STATED TASK:
Scan the data below. Pull out each line where "type" occurs.

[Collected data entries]
****
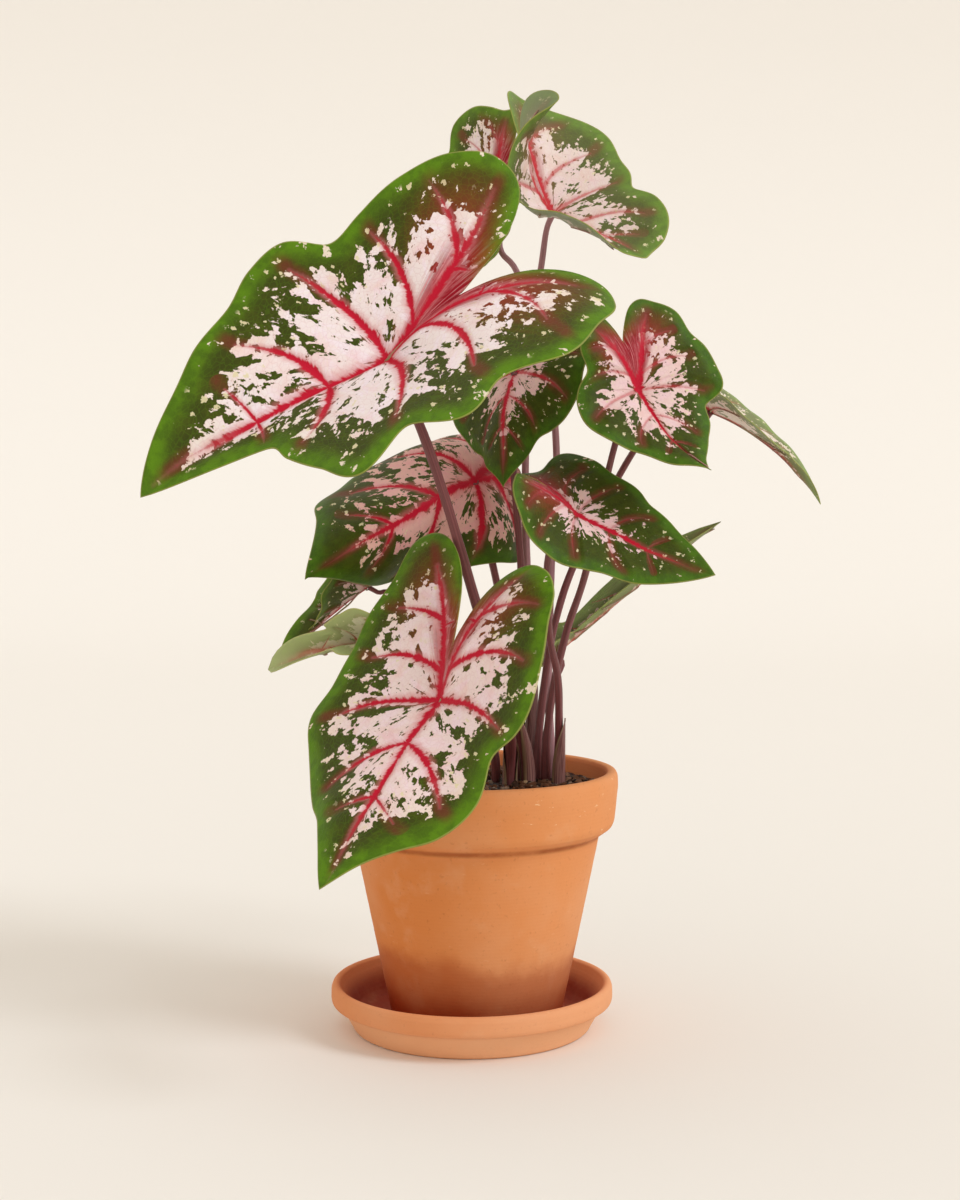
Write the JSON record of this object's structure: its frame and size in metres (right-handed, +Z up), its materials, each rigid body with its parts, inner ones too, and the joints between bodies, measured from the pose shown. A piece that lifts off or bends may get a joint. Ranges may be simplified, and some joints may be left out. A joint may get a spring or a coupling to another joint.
{
  "type": "potted caladium",
  "caption": "Caladium house plant with heart-shaped pink and green leaves on slender stalks, in a terracotta pot standing in its saucer",
  "frame": {"origin": "middle of the saucer's foot, on the surface it stands on", "axes": "+Z up; -Y is the side with the large frontal leaf; +X is to the right seen from there"},
  "size_m": [0.3628, 0.2924, 0.5148],
  "materials": {
    "terracotta": "matte",
    "potting_mix": "rough",
    "tuber": "rough",
    "leaf_blade": "satin",
    "leaf_stalk": "satin"
  },
  "bodies": {
    "root": {"saucer": "terracotta", "pot": "terracotta", "soil": "potting_mix", "tuber": "tuber", "leaf_01_blade": "leaf_blade", "leaf_01_stalk": "leaf_stalk", "leaf_02_blade": "leaf_blade", "leaf_02_stalk": "leaf_stalk", "leaf_03_blade": "leaf_blade", "leaf_03_stalk": "leaf_stalk", "leaf_04_blade": "leaf_blade", "leaf_04_stalk": "leaf_stalk", "leaf_05_blade": "leaf_blade", "leaf_05_stalk": "leaf_stalk", "leaf_06_blade": "leaf_blade", "leaf_06_stalk": "leaf_stalk", "leaf_07_blade": "leaf_blade", "leaf_07_stalk": "leaf_stalk", "leaf_08_blade": "leaf_blade", "leaf_08_stalk": "leaf_stalk", "leaf_09_blade": "leaf_blade", "leaf_09_stalk": "leaf_stalk", "leaf_10_blade": "leaf_blade", "leaf_10_stalk": "leaf_stalk", "leaf_11_blade": "leaf_blade", "leaf_11_stalk": "leaf_stalk", "leaf_12_blade": "leaf_blade", "leaf_12_stalk": "leaf_stalk"}
  },
  "joints": []
}
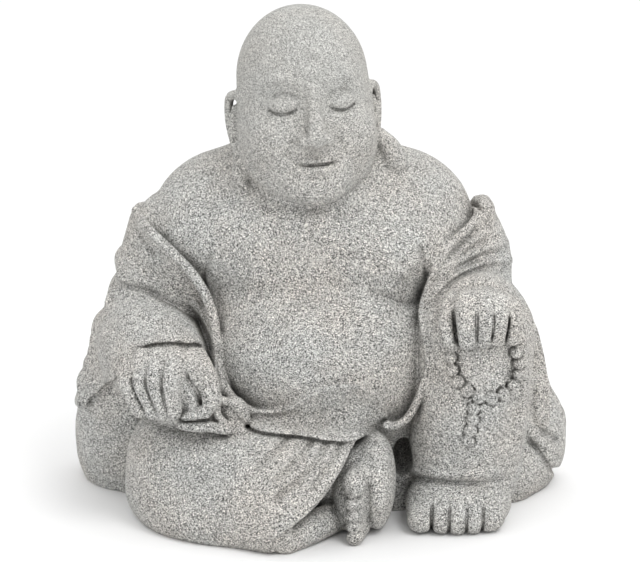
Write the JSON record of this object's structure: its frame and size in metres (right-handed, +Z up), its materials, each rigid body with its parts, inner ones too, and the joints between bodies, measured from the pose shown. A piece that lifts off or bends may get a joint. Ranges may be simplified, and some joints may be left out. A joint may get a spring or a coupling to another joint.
{
  "type": "concrete buddha statue",
  "caption": "Cast concrete garden statue of a seated, stout monk in an open robe, holding a string of beads on the raised knee.",
  "frame": {"origin": "centre of the bounding box's bottom face, on the ground under the middle of the statue", "axes": "+Z up; the figure faces -Y; +X to its left, which is the viewer's right"},
  "size_m": [0.4032, 0.2946, 0.4003],
  "materials": {
    "concrete": "matt, fine-grained cast concrete with dark and light grains"
  },
  "bodies": {
    "root": {"statue": "concrete"}
  },
  "joints": []
}
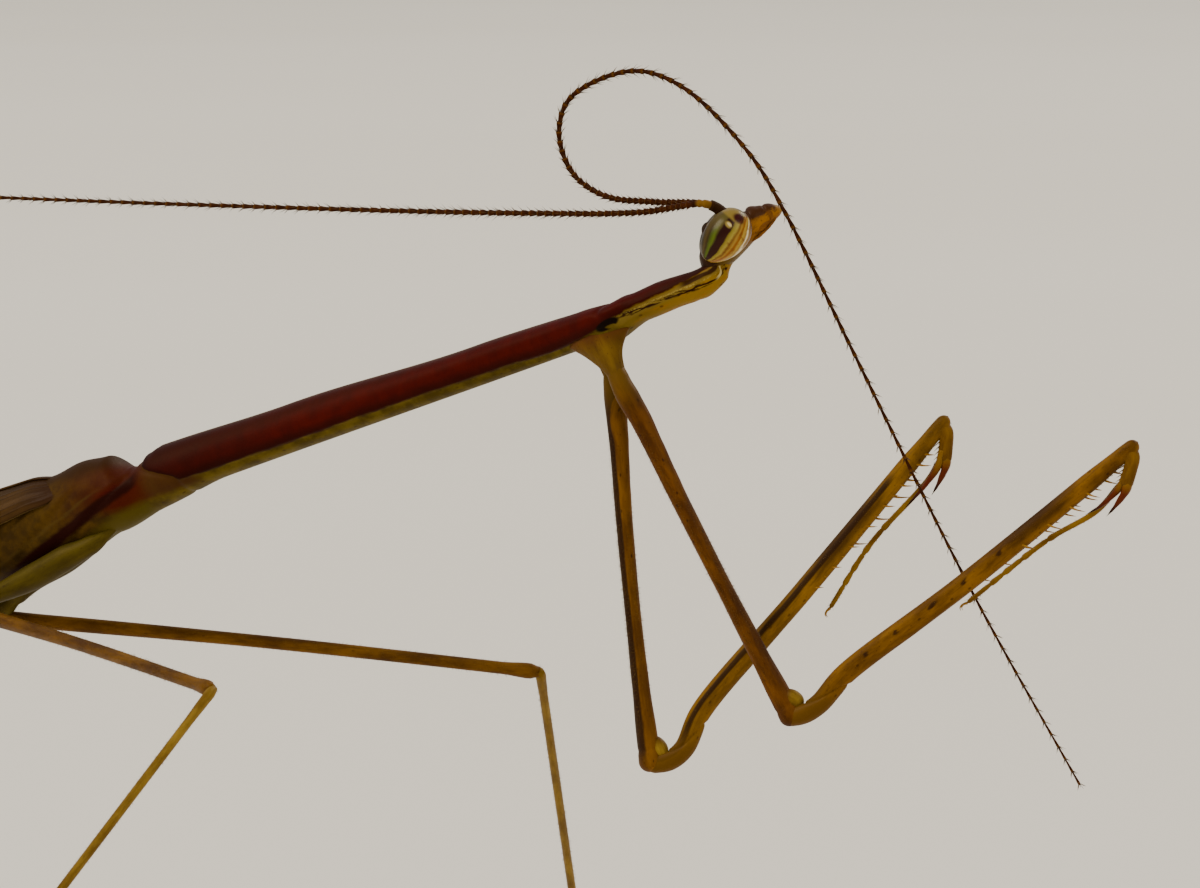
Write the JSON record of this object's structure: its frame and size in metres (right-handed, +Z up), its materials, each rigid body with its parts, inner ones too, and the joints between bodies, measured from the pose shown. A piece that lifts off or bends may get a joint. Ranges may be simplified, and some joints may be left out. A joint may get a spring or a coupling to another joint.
{
  "type": "male grass mantis",
  "caption": "Slender winged mantis on four thin legs, long prothorax raised, head turned to its left, grasping forelegs folded and held out ahead, one feeler looped over the head.",
  "frame": {"origin": "the middle of the floor area under the mantis: the centre of its bounding box in X and Y, at the level its feet stand on", "axes": "+X ahead, along the body from its tail to its head; +Y to the mantis's left; +Z up"},
  "size_m": [0.059, 0.0436, 0.0226],
  "materials": {
    "tergum": "dark maroon cuticle with a dull sheen",
    "pleura": "olive-brown cuticle with a dark stripe and a dull sheen",
    "belly": "ringed olive-tan cuticle with a dull sheen",
    "neck": "yellow-olive soft skin",
    "head_shell": "amber cuticle with dark streaks",
    "eye": "smooth shiny eye with lengthwise stripes",
    "limb": "golden-brown cuticle with dark dots and fine hair",
    "antenna": "dark brown, with tan ends on the joints",
    "wing": "thin veined olive-brown membrane"
  },
  "bodies": {
    "root": {"prothorax": "tergum", "mesothorax": "pleura", "metathorax": "pleura", "abdomen_base": "belly", "abdomen_middle": "belly", "abdomen_tip": "belly", "cercus_right": "limb", "cercus_left": "limb", "eye_right": "eye", "eye_left": "eye", "head": "head_shell", "mouthparts": "head_shell", "neck": "neck", "antenna_right_1": "antenna", "antenna_right_2": "antenna", "antenna_right_3": "antenna", "antenna_right_4": "antenna", "antenna_left_1": "antenna", "antenna_left_2": "antenna", "antenna_left_3": "antenna", "antenna_left_4": "antenna", "antenna_left_5": "antenna", "antenna_left_6": "antenna", "antenna_left_7": "antenna", "antenna_left_8": "antenna", "foreleg_right_coxa": "limb", "foreleg_right_femur": "limb", "foreleg_right_tibia": "limb", "foreleg_right_tarsus": "limb", "foreleg_left_coxa": "limb", "foreleg_left_femur": "limb", "foreleg_left_tibia": "limb", "foreleg_left_tarsus": "limb", "midleg_right_coxa": "limb", "midleg_right_femur": "limb", "midleg_right_tibia": "limb", "midleg_right_tarsus": "limb", "midleg_left_coxa": "limb", "midleg_left_femur": "limb", "midleg_left_tibia": "limb", "midleg_left_tarsus": "limb", "hindleg_right_coxa": "limb", "hindleg_right_femur": "limb", "hindleg_right_tibia": "limb", "hindleg_right_tarsus": "limb", "hindleg_left_coxa": "limb", "hindleg_left_femur": "limb", "hindleg_left_tibia": "limb", "hindleg_left_tarsus": "limb", "forewing_right": "wing", "forewing_left": "wing"}
  },
  "joints": []
}
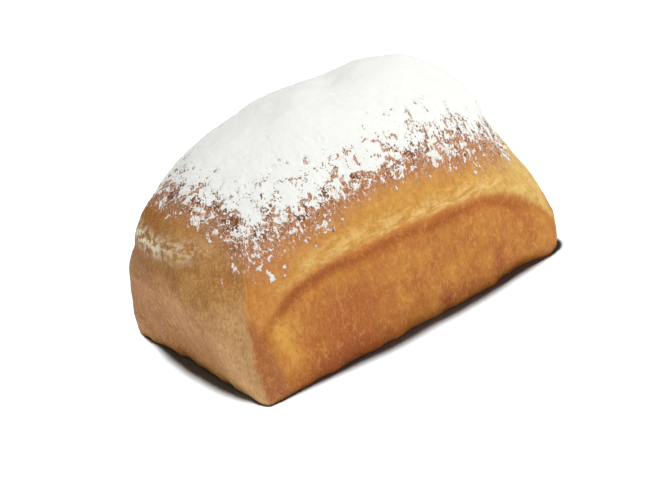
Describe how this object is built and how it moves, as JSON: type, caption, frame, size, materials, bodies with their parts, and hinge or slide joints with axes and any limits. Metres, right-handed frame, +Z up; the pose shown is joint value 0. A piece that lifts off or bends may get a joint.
****
COMPLETED TASK:
  "type": "potted caladium",
  "type": "concrete buddha statue",
  "type": "male grass mantis",
Describe how this object is built and how it moves, as JSON: type, caption, frame, size, materials, bodies with their parts, and hinge or slide joints with axes and any limits. Metres, right-handed frame, +Z up; the pose shown is joint value 0. A piece that lifts off or bends may get a joint.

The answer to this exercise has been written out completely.